[5663] in Kerberos
SSL as Kerb replacement
daemon@ATHENA.MIT.EDU (Donald T. Davis)
Thu Aug 10 20:57:50 1995
From: "Donald T. Davis" <don@cam.ov.com>
Date: Thu, 10 Aug 1995 10:49:53 -0400
To: bkelley@cat.cup.hp.com
Cc: kerberos@MIT.EDU
bob kelley wrote:
>> * it's vulnerable to a man-in-the-middle attack, because
>> there is no way for the user to authenticate his top-
>> level certification authority keys.
>>
> I don't think man-in-the-middle attack can happen.
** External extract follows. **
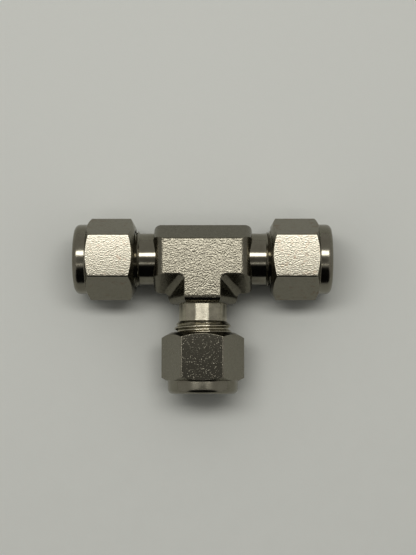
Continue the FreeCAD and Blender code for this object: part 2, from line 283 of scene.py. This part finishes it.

> The latest v3 SSL rfc draft by Taher El-Gamal (of
> El-Gamal and DSS fame) provides an analysis of why
> the man-in-the-middle attack doesn't work against SSL.
> See
> ftp://ietf.cnri.reston.va.us/internet-drafts/draft-hickman-netscape-ssl-01.txt
here's the analysis bob cites. it does not address the fact
that ssl users and clients cannot verify the authenticity of
the top-level certification authorities' public keys. indeed,
the ssl spec that bob cites explicitly states that ca authentication
is outside ssl's scope. (see below).
> Hickman, Elgamal [page 27]
>
> D.4 The Man In The Middle
>
> The man in the middle attack works by having three people in a
> communications session: the client, the server, and the bad guy. The bad
> guy sits between the client and the server on the network and intercepts
> traffic that the client sends to the server, and traffic that the server
> sends to the client.
>
> The man in the middle operates by pretending to be the real server to the
> client. With SSL this attack is impossible because of the usage of server
> certificates. During the security connection handshake the server is
> required to provide a certificate that is signed by a certificate authority.
> Contained in the certificate is the server's public key as well as its name
> and the name of the certificate issuer. The client verifies the certificate
> by first checking the signature and then verifying that the name of the
> issuer is somebody that the client trusts.
>
> In addition, the server must encrypt something with the private key that
> goes with the public key mentioned in the certificate. This in essence is a
> single pass "challenge response" mechanism. Only a server that has both
> the certificate and the private key can respond properly to the challenge.
>
> If the man in the middle provides a phony certificate, then the signature
> check will fail. If the certificate provided by the bad guy is legitimate,
> but for the bad guy instead of for the real server, then the signature will
> pass but the name check will fail (note that the man in the middle cannot
> forge certificates without discovering a certificate authority's private key).
>
> Finally, if the bad guy provides the real server's certificate then the
> signature check will pass and the name check will pass. However, because
> the bad guy does not have the real server's private key, the bad guy cannot
> properly encode the response to the challenge code, and this check will
> fail.
>
> In the unlikely case that a bad guy happens to guess the response code to
> the challenge, the bad guy still cannot decrypt the session key and
> therefore cannot examine the encrypted data.
here's the part of the ssl spec that discusses ca-authentication.
here, "issuer" means, "certificate issuer," aka certification
authority.
> The issuer name must resolve to a name that is deemed acceptable by
> the application using SSL. How the application using SSL does this is
> outside the scope of this memo.
>
> Certificates are validated using a few straightforward steps. First, the
> signature on the certificate is checked and if invalid, the certificate is
> invalid (either a transmission error or an attempted forgery occurred).
> Next, the CertificateInfo::issuer field is verified to be an issuer that the
> application trusts (using an unspecified mechanism).
the ssl spec assumes that ca-authentication is somehow taken
care of by the x.509 infrastructure, but it is not. it is
the user's responsibility to manually verify and securely
maintain the authenticity of his top-level ca public keys.
on this slender thread, the security of all public-key
cryptography depends. somehow, i can't resist the temptation
to pick at that thread.
-don davis, boston